Unless the Jets can hammer out a side deal with the Kraken, which is certainly possible, the former sixth-round selection will probably be forced to call the Pacific Northwest his new home in 2021-22.
Will the Jets Trade Sami Niku This Off-Season?
In short, yes. After defenseman @Sami Niku played just six games this past season, spending the majority of the 2020-21 campaign as a healthy scratch, there’s a very little chance he returns to the Jets next season.
Given the fact that Niku has totaled only 54 career NHL games since breaking into the league in 2017-18, it’s clear coach Paul Maurice and his staff still view him as a bottom-six defender and don’t believe he’s ready to earn consistent playing time just yet.

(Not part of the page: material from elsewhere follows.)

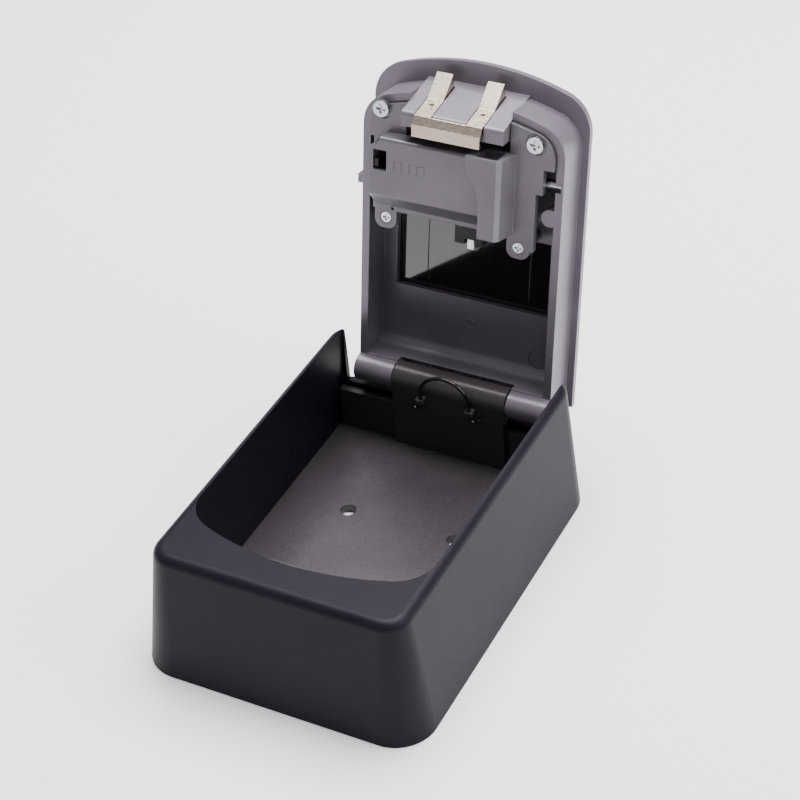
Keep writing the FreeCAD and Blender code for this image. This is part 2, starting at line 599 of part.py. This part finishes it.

But unfortunately, that thought process will likely end up being one of the biggest reasons for the youngster’s eventual departure.
As for his potential destination, it’s difficult to locate an ideal fit based on the 24-year-old’s lack of NHL experience, however, the Calgary Flames, Montreal Canadiens, Pittsburgh Penguins and Washington Capitals could all benefit from adding an offensive defenseman this summer.
What Will it Take For Ville Heinola, Dylan Samberg to Receive Regular Playing Time Next Season?
In all honesty, probably a new head coach. It’s no secret that Maurice prefers to provide young defensemen as many games in the minors as possible before handing them a regular role at the highest level of competition. And for some skaters, that’s perfectly fair. But for prospects @Ville Heinola and @Dylan Samberg, it’s somewhat overkill.
With Heinola in particular, the 20-year-old seems to be extremely advanced for his age and has thrived at almost every step since being selected by the Jets in the first round of the 2019 NHL Draft. Leading the way for the Manitoba Moose this past season, the left-hander scored four goals, 11 points and earned a +4 rating through just 19 games.
Despite his remarkable progression over the last two seasons, Heinola only suited up with the Jets five separate times in 2020-21, which is three fewer games than his total from last season. But in those five contests, the former first-round pick moved the puck fairly well and registered nine shots on goal, nine blocks, two hits and one takeaway – proving he probably deserved an extended look in the NHL.
Unless Maurice doesn’t open the 2021-22 campaign behind Winnipeg’s bench, which seems unlikely at this point, both Heinola and Samberg appear to be long shots to begin the regular season in the NHL. If that occurs, these promising young blueliners will likely return to the AHL where they’ll continue attempting to force their way up to the next level.
Should Winnipeg Re-Sign Laurent Brossoit?
Considering goaltender @Laurent Brossoit has spent the last three seasons in Winnipeg and has largely performed effectively during that span, it’d make plenty of sense for management to attempt to re-sign the 28-year-old this off-season – if he wants to return, of course.
While playing behind Hellebuyck has been a stress-free environment, at least for the most part, occupying the backup spot hasn’t resulted in much playing time for Brossoit as he’s made just 26 starts over the last two seasons. With that in mind, the 6′ 3″ netminder could potentially decide to explore his options through free agency in hopes of landing a more favorable job.
From a financial standpoint, the former sixth-round pick earned approximately $1.2 million this past season, according to PuckPedia.com, which is a price the Jets could easily afford to pay, or one similar to it, for a second straight season.
Based on his 2.42 goals-against average and .918 save percentage from the 2020-21 campaign, it seems Brossoit still has some gas left in the tank and could be capable of replicating those impressive metrics next season. But since Berdin is seemingly knocking at the door to make his NHL debut, it might be best for both sides to part ways this summer.